We can sit around and blame budget all we want, but the ability to know what can be accomplished with a given amount of money is the designer's job - knowing how to do something justice. You don't attempt to do a broadway musical with a kazoo and a cowbell. Editing, knowing where to cut, knowing what's important, knowing how to do things cheaper, making cardboard and duct tape look good - all marks of a good designer.

It's entirely possible to come up with something amazing on a kazoo and cowbell budget - most likely not a broadway musical.

I think some people had to learn some very hard lessons. Hopefully they grew from it.

34
skinnerbox
Thu 5/15/2008 1:31p
"I always get vexed when people ooze about certain personalities"

ditto

"there is a direct correlation between their exposure to the fan community and how they are perceived"

Not always true. Braverman got plenty of exposure on the Travel Channel and is still hated.

"Tony Baxter is a perfect example - always lauded for Big Thunder, Fantasyland '83 and Splash Mountain - but rarely called out for Tomorrowland '98 or DL's Pooh Ride."

For the same reason Kevin Rafferty is never called out for Under New Management or AE Stitch. Pre-Pressler budgets were bigger. Much bigger. Everyone has produced turkeys since the Pressler WDA reign. Even Fitzgerald.
35
skinnerbox
Thu 5/15/2008 1:35p
"It's entirely possible to come up with something amazing on a kazoo and cowbell budget - most likely not a broadway musical"

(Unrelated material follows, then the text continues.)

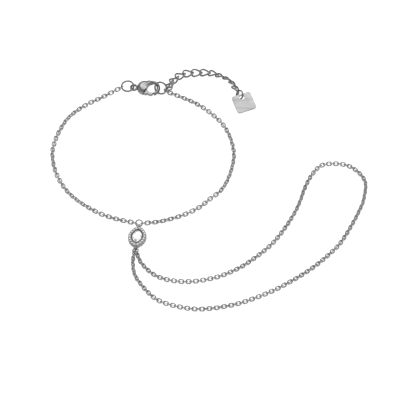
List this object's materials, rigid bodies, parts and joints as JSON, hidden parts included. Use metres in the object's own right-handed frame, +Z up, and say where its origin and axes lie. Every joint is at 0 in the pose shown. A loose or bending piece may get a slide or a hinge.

Before middle management exploded, yes. No more. Those days of spit and bailing wire Imagineering are long gone.
36
Spirit of 74
Thu 5/15/2008 1:45p
<<We can sit around and blame budget all we want, but the ability to know what can be accomplished with a given amount of money is the designer's job - knowing how to do something justice. You don't attempt to do a broadway musical with a kazoo and a cowbell.>>

Sorry, merf, but I disagree.

If the powers tell you you're going to attempt a broadway musical with a kazoo and a cowbell, then if you value your job you do it. Maybe you raise a few concerns about the viability of the concept, but after those are shot down, you do the best you can given the parameters.

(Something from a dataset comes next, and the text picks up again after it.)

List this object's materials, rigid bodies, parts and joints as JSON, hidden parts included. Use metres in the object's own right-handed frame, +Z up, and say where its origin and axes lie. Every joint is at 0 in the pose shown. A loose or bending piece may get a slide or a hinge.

Designers aren't miracle workers. If you need $35 million to make a project work, just to toss a figure out, and the accountaineers give you $15 million the project is going to suck. There's no two ways about it.


<<Editing, knowing where to cut, knowing what's important, knowing how to do things cheaper, making cardboard and duct tape look good - all marks of a good designer.

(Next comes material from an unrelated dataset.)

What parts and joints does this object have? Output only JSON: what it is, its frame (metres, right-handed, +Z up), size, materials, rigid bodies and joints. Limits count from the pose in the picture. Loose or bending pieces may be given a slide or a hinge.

It's entirely possible to come up with something amazing on a kazoo and cowbell budget - most likely not a broadway musical. >>

Agreed. BUT if Paul Pressler and Michael Eisner tell you 'we want a broadway musical' you do your best and hope you can put one over on the customers. We can all see from DCA's history that Disney guests aren't as stupid as management thought.

37
mousermerf
Thu 5/15/2008 3:44p
I guess i'm making the wrong assumption that proposals have budgets attached which are either approved or not approved and management isn't quite dumb enough to think that if they axe part of the budget that they're not axing part of the proposal and thus it should be reevaluated after the cuts for viability within the constraints.

In short, i believe it's X-money for Y-spot/purpose and they overshoot that goal, or they propose Y-purpose and get X-money allowance and don't kill the project if it needs to die at that point.